Friday, December 02, 2016

Wild Cherry in December

Prunus avium, Swindon, December 1st, 2016


Wild Cherry (Prunus avium), after hard frosts. Photos taken at my home in Moredon, Swindon.



Prunus avium, December 1st, 2016


The long leaves are now a monochrome brown, dry and crisped. 99% of the leaves have fallen off, but even so the tree doesn't quite look bare, because the other 1% are spread through the whole crown.



Fallen leaves of Prunus avium, December 1st, 2016



Today's things-I-still-didn't-know-about-cherries is  all about names.

I was recently reading Bo Balderson's Statsrådet och Döden, a Swedish whodunnit with a relatively rich and demanding vocabulary, and in it I came across the strange-looking word bigarrå . When I looked it up in the dictionary I was astonished to find that it meant a cherry-tree. (These particular cherry-trees play quite a significant role in the story.)

The normal Swedish word for cherry is körsbär (pronounced more or less as "sherss-bear"). The first syllable is cognate with cherry and the second syllable with berry.

[In English, these two words rhyme with each other, according to the common tendency for English words that are somehow connected in meaning to evolve towards similar sound and spelling, so that eventually the language is enriched by numerous word-clusters that are almost poems in themselves. Cherry-berry-merry-sherry-perry ;  fluster-bluster-duster ;  nearest and dearest ; gleam-glint-glimmer-glitter-glance-glass-glimpse ..... that sort of thing.]

More research has revealed that bigarrå is quite a common word in Sweden, where it means any sort of cultivated sweet cherry, the kind you grow in your garden and feast on straight off the tree. (Ultimately, these sweet cherry varieties are all derived from Prunus avium.)
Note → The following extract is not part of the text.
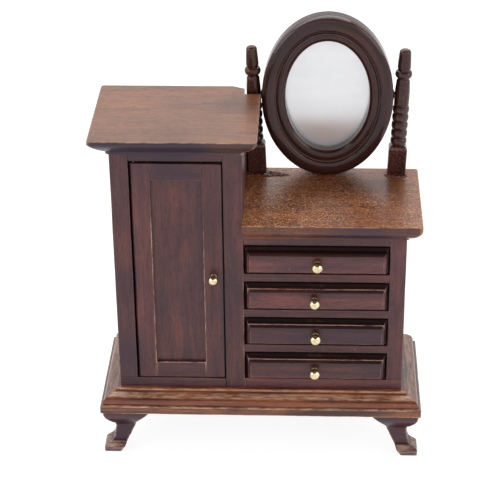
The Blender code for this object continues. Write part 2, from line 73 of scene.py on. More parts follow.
def camera():
    data = bpy.data.cameras.new("photo_view")
    data.lens = VIEW_LENS
    data.sensor_width = 36
    data.clip_start = 0.01
    shot = put("photo_view", data)
    yaw = Matrix.Rotation(radians(VIEW_YAW), 4, "Z")
    tilt = Matrix.Rotation(radians(90 - VIEW_DOWN), 4, "X")
    roll = Matrix.Rotation(radians(-VIEW_ROLL), 4, "Z")
    shot.matrix_world = Matrix.Translation(VIEW_FROM) @ (yaw @ tilt) @ roll
    bpy.context.scene.camera = shot


def softbox(name, place, target, size, power):
    data = bpy.data.lights.new(name, "AREA")
    data.shape = "RECTANGLE"
    data.size, data.size_y = size
    data.energy = power
    lamp = put(name, data)
    lamp.location = place
    lamp.rotation_euler = (Vector(target) - Vector(place)).to_track_quat("-Z", "Y").to_euler()


def studio():
    """A white light table, a surround that is bright low down and dim overhead, and softboxes."""
    world = bpy.data.worlds.new("surround")
    bpy.context.scene.world = world
    world.use_nodes = True
    tree = Tree(world.node_tree)
    direction = tree.add("ShaderNodeTexCoord").outputs["Generated"]
    height = tree.add("ShaderNodeSeparateXYZ", {"Vector": direction}).outputs["Z"]
    sky = tree.ramp(height, [(0.0, 0.75), (0.2, 0.8), (0.4, 1.0), (0.56, 0.9), (0.8, 0.07)])
    surround = tree.add("ShaderNodeBackground", {"Color": sky, "Strength": SKY_STRENGTH})
    tree.add("ShaderNodeOutputWorld", {"Surface": surround.outputs[0]})

    bpy.ops.mesh.primitive_plane_add(size=8, location=(0, 0, 0))
    floor = bpy.context.object
    floor.name = "studio_floor"
    paper = Tree.material("floor_paper")
    grain = paper.noise(paper.add("ShaderNodeTexCoord").outputs["Object"], 900, 2)
    tint = paper.ramp(grain, [(0.3, 0.26), (0.7, 0.28)])
    paper.finish({"Base Color": tint, "Roughness": 0.9, "Specular IOR Level": 0.1,
                  "Emission Color": (1, 1, 1, 1), "Emission Strength": PAPER_GLOW})
    floor.data.materials.append(paper.owner)

    softbox("softbox_left", (-0.8, -0.35, 0.45), (0, 0, 0.07), (0.5, 0.5), 2.0)
    softbox("softbox_right", (0.8, -0.3, 0.45), (0, 0, 0.07), (0.5, 0.5), 1.6)
    softbox("softbox_back", (-0.1, 0.5, 0.87), (0, 0, 0.07), (1.3, 0.75), 8.5)


# --- Node trees ---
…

In the UK, by contrast, the word bigarreau is purely a technical term, used by fruit-growers (I had never come across it until today.)

It originated of course in France, where it has a narrower definition than bigarrå. It refers specifically to eating-cherries with a two-tone (bigarré) red-and-white or red-and-yellow skin, and a firm yellow flesh. This more or less equates to the so-called "white cherries", varieties such as White Heart or Napoleon or Royal Anne or Rainier. Because of the long-established predominance of "black cherries" in supermarkets and Kentish lay-bys, these parti-coloured cherries now have a certain novelty-value and are much appreciated by enthusiasts.




Winter buds of Prunus avium, December 1st, 2016

The distinctive clustered buds, a feature that's almost restricted to oaks and cherries.